Monday, August 26, 2013

Redistricting -- Leach case update

In a minute entry ruling dated August 13 (the day of the last oral argument hearing), Maricopa County Superior Court Judge Mark Brain dismissed the individual redistricting commissioners as defendants in Leach v Arizona Independent Redistricting Commission.

Plaintiffs counsel, Lisa Hauser and Mike Liburdi, had argued vehemently (in writing) in response to the AIRC motion their fishing expedition [discovery efforts] would be hampered if the motion was granted. Commissioner Rick Stertz even objected to the motion, saying he really wanted to be a defendant. Recall that Judge Brain had wondered aloud about Rick Stertz's objection.
...Stertz' counsel filed an objection to the commission's motion saying he really did want to be a defendant. The judge wondered aloud why Stertz couldn't just write an op-ed. Wouldn't newspapers in the state readily publish it?
One has to wonder who is paying Lisa Hauser and Mike Liburdi (in this particular case) to challenge the Congressional map on the pretext that the AIRC forgot to dot some "i's" or cross some "t's." I suppose we can't blame Stertz or his attorney, John Munger, for trying to get the taxpayers to foot the bill for their effort to undermine the work of the commission. But really? It must take quite a bit of chutzpah.

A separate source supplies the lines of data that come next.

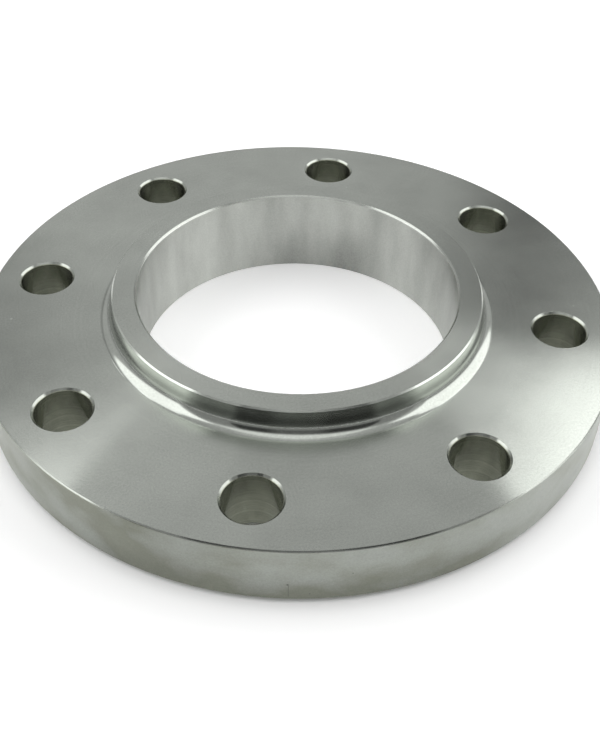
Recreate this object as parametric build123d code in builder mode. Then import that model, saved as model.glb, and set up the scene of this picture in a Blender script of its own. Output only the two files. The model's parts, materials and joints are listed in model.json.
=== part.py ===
"""Slip-on pipe flange with a short hub, eight bolt holes and a plain bore.

One forged and turned piece. Sizes are in millimetres, with +Z along the bore.
The raised sealing face lies on Z = 0, centred on the origin, and the hub points up.
"""

import os
from math import radians, tan

from build123d import *

# Across the flange, from the bore outwards
pipe_od = 114.3  # the pipe that slides into the bore
slip_gap = 0.9  # radial gap left round that pipe
hub_wall = 9.45  # wall of the hub at its base
bolt_land = 27.75  # from the base of the hub to the bolt circle
bolt_to_rim = 19.05  # from the bolt circle to the rim
sealing_width = 20.55  # from the bore to the edge of the raised face

# Along the bore
rim_thickness = 22.8
raised_face_height = 1.6
hub_height = 9.4  # hub above the back face
hub_draft = 5.0  # degrees that the hub leans in towards its top

# Bolt holes
bolt_count = 8
bolt_hole_d = 19.05

# Edges
hub_root_radius = 4.4
hub_edge_chamfer = 0.5
bore_edge_chamfer = 0.7
rim_edge_chamfer = 0.5
bolt_hole_chamfer = 0.8
raised_face_chamfer = 0.4

# Radii of the half section
bore_r = pipe_od / 2 + slip_gap
hub_base_r = bore_r + hub_wall
hub_top_r = hub_base_r - hub_height * tan(radians(hub_draft))
bolt_circle_r = hub_base_r + bolt_land
rim_r = bolt_circle_r + bolt_to_rim
raised_face_r = bore_r + sealing_width
bolt_hole_r = bolt_hole_d / 2

# Levels of the half section, up from the raised face
back_face_z = raised_face_height + rim_thickness
hub_top_z = back_face_z + hub_height

# Corners of the half section, as (radius, height)
bore_bottom = (bore_r, 0)
raised_face_edge = (raised_face_r, 0)
raised_face_foot = (raised_face_r, raised_face_height)
rim_bottom = (rim_r, raised_face_height)
rim_top = (rim_r, back_face_z)
hub_root = (hub_base_r, back_face_z)
hub_edge = (hub_top_r, hub_top_z)
bore_top = (bore_r, hub_top_z)

edge_breaks = [
    (bore_bottom, raised_face_chamfer),
    (raised_face_edge, raised_face_chamfer),
    (rim_bottom, rim_edge_chamfer),
    (rim_top, rim_edge_chamfer),
    (hub_edge, hub_edge_chamfer),
    (bore_top, bore_edge_chamfer),
]


def corner_at(sketch, point):
    """The corner of a sketch that lies nearest to a point."""
    return sketch.vertices().sort_by_distance(Vector(*point))[0]


with BuildPart() as flange:
    # The turned body: its half section, swung round the bore's axis
    with BuildSketch(Plane.XZ) as half_section:
        with BuildLine():
            Polyline(
                bore_bottom,
                raised_face_edge,
                raised_face_foot,
                rim_bottom,
                rim_top,
                hub_root,
                hub_edge,
                bore_top,
                close=True,
            )
        make_face()
        fillet(corner_at(half_section, hub_root), hub_root_radius)
        for corner, leg in edge_breaks:
            chamfer(corner_at(half_section, corner), leg)
    revolve(axis=Axis.Z)

    # The drilled bolt holes straddle the X and Y axes and are chamfered on the nuts' side
    with Locations((0, 0, back_face_z)):
        with PolarLocations(bolt_circle_r, bolt_count, start_angle=180 / bolt_count):
            Hole(bolt_hole_r)
    hole_edges = flange.edges(Select.LAST).filter_by(GeomType.CIRCLE)
    chamfer(hole_edges.group_by(Axis.Z)[-1], bolt_hole_chamfer)

flange.part.label = "flange"

os.makedirs("parts", exist_ok=True)
export_step(flange.part, "parts/flange.step")
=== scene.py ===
"""Slip-on pipe flange in turned steel, seen from above on a white floor."""
import json
from math import cos, pi, radians, sin, tan
from types import SimpleNamespace

import bmesh
import bpy
from mathutils import Matrix, Vector


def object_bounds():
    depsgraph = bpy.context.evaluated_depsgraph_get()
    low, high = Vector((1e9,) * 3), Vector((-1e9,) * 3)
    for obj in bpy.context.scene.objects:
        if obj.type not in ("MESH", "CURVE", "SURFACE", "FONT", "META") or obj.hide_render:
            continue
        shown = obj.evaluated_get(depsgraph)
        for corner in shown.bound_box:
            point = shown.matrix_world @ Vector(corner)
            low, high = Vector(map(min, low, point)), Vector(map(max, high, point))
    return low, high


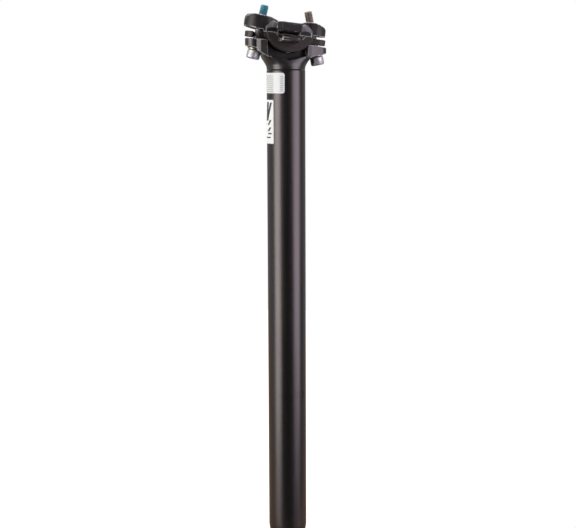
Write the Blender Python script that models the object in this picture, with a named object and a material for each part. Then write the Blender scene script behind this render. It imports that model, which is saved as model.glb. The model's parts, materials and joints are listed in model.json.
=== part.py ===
"""Rigid bicycle seatpost with a two-bolt micro-adjust saddle clamp.

Origin at the centre of the tube's foot, +Z up along the tube, +X towards the
front of the bicycle, +Y towards its left-hand side. Sizes below are in
millimetres, and every mesh is scaled to metres when it is finished.
"""
import math

import bmesh
import bpy
from mathutils import Matrix, Vector

MM = 0.001

# tube
TUBE_R = 13.6
TUBE_BORE_R = 11.1
SEAM_Z = 337.0
SEAM_GAP = 0.3
FOOT_R = 11.9
FOOT_BORE_R = 10.8
FOOT_TAPER = 8.5
ROUND = 64

# head
SPIGOT_R = 10.8
SPIGOT_DEPTH = 30.0
BLOCK_HALF_X = 17.0
BLOCK_HALF_Y = 11.0
CRADLE_R = 18.3
DECK = -10.85                # height of block and ear tops below the tilt centre
EAR_FALL = 0.03              # extra slope of the ear tops, leaves room to tilt
EAR_R = {"rear": 6.9, "front": 7.2}
EAR_SWEEP = {"rear": math.radians(90.0), "front": math.radians(69.0)}
EAR_FLANK = {"rear": [(20.6, 7.1), (11.0, 8.6)], "front": [(16.7, 9.75), (13.4, 10.8), (11.0, 10.8)]}
SHOULDER = ((22.0, 8.5), (19.7, 10.8))      # plan of the rear ear's wide root
SHOULDER_UNDER = 13.6
SHOULDER_SLOPE = 0.62
POCKET_FLOOR = 5.0

# clamp frame: centre of the rocker's arc, and how far the clamp leans forward
CENTRE = Vector((0.6, 0.0, SEAM_Z + 30.0))
LEAN = math.radians(7.0)
ROCKER_R = 18.0
ROCKER_HALF_Y = 15.0
WING_TOP = -6.2
WING_UNDER = -10.1
WING_R = 6.2
WING_REACH = 28.9
RAIL_Y = 22.0
RAIL_Z = -6.4
GROOVE_R = 3.6
JAW_HALF_Y = 26.5
BED_X = (-7.8, 4.8)
BED_UNDER = -11.4
LOWER_LIP = -8.3
BOWL_TOP_X = (-9.2, 10.6)    # dished sides of the lower clamp
BOWL_FLOOR_X = (-7.3, 7.4)
BOWL_FLOOR_Z = -9.7
BOWL_WALL_Y = 11.5
UPPER_LIP = -4.4

# upper clamp
UPPER_UNDER = -4.35
RIB_HALF_X = 16.5
RIB_HALF_Y = 6.0
RIB_UNDER = -5.85
LOBES = {-1: (20.8, 9.5), 1: (18.9, 9.3)}   # side: (distance from the centre, radius)
WAIST_HALF_Y = 7.2
ARM_X = (-8.5, 5.3)
ARM_TOP = 1.9
BOSS_X = 12.0
BOSS_UNDER = -5.65
# half width, middle and height of a boss's arch, at growing distance from the mid plane
BOSS_STEPS = ((0.0, 5.3, -2.4, 5.3), (7.6, 5.3, -2.4, 5.2), (8.9, 5.0, -2.6, 4.3),
              (10.0, 4.6, -3.2, 2.4), (10.6, 4.2, -3.7, 1.4))

# bolts: point under each head and the lean of each bolt towards the other
BOLT_R = 2.85
BOLT_LEN = 32.0
BOLT_HEAD_R = 4.7
BOLT_HEAD_H = 6.0
HEX_ACROSS = 5.0
PATCH_FROM = 23.6
BOLTS = {
    "rear": {"seat": Vector((-22.55, 0.0, SEAM_Z + 13.7)), "lean": math.radians(14.1), "ear": 1.6},
    "front": {"seat": Vector((22.0, 0.0, SEAM_Z + 9.1)), "lean": math.radians(-10.8), "ear": 0.8},
}
SLOT_R = 3.6
SLOT_SLACK = 1.1
NUT_R = 3.9
NUT_BORE_R = 4.05
NUT_HOLE_R = 3.2
NUT_Z = 0.1
WASHER_R = 5.0
WASHER_HOLE_R = 3.5
WASHER_BALL_R = 8.0
WASHER_RIM = 0.7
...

Here's what Judge Brain said in his ruling:
The Commission is a legislative body with the capacity to sue and be sued in its own name. See Arizona Minority Coalition for Fair Redistricting v. Arizona Independent Redistricting Comm., 220 Ariz. 587, 208 P.3d 676 (2009); Ariz. Const. Art. 4, part 2, § 1(20). And the Court can grant full relief without the commissioners being named as parties. In the circumstances of this case, the Court does not believe the individual commissioners are necessary or proper defendants. Accordingly, the motion is GRANTED, and the individual commissioners are DISMISSED.
In theory, counsel for plaintiffs could appeal the ruling, but doing so would appear unbelievably absurd and make it that much more obvious that the case Hauser and Liburdi have brought is complete nonsense. So I will be most surprised if they appeal.

The blatant absurdity of the case being so much more apparent now anyway, I would hope that counsel for the AIRC would press the case, in the event they win, for an award of attorney fees to pay back the taxpayers. At least in the Harris case, there was a substantive question of law (whether the variances in district population diluted the votes of [predominantly Caucasian] Republicans) that made litigation a reasonable course of action.

That has never been the case with this lawsuit.

In fact, a minute entry ruling issued last fall, dated October 15, 2012, Judge Brain said:
IT IS ORDERED granting and denying in part the motion to dismiss as follows:
1. Counts 1, 3 and 6 of the First Amended Complaint are dismissed because they fail to state a claim upon which relief can be granted.
2. The entire First Amended Complaint is dismissed pursuant to Rule 8(a), because it is far from the “short and plain statement” required by Rule 8(a). Plaintiffs shall file a second amended complaint which complies with Rule 8(a) no later than November 9, 2012.
Hauser and Liburdi filed the second amended complaint as instructed. Given the obvious skepticism demonstrated by Judge Brain at the August 13 hearing -- when Liburdi stated plaintiffs would not be ready for trial until after the start of calendar year 2014, it is abundantly obvious that plaintiffs' challenge to the Congressional map will be a lot like Sisyphus trying to roll the boulder up a huge hill.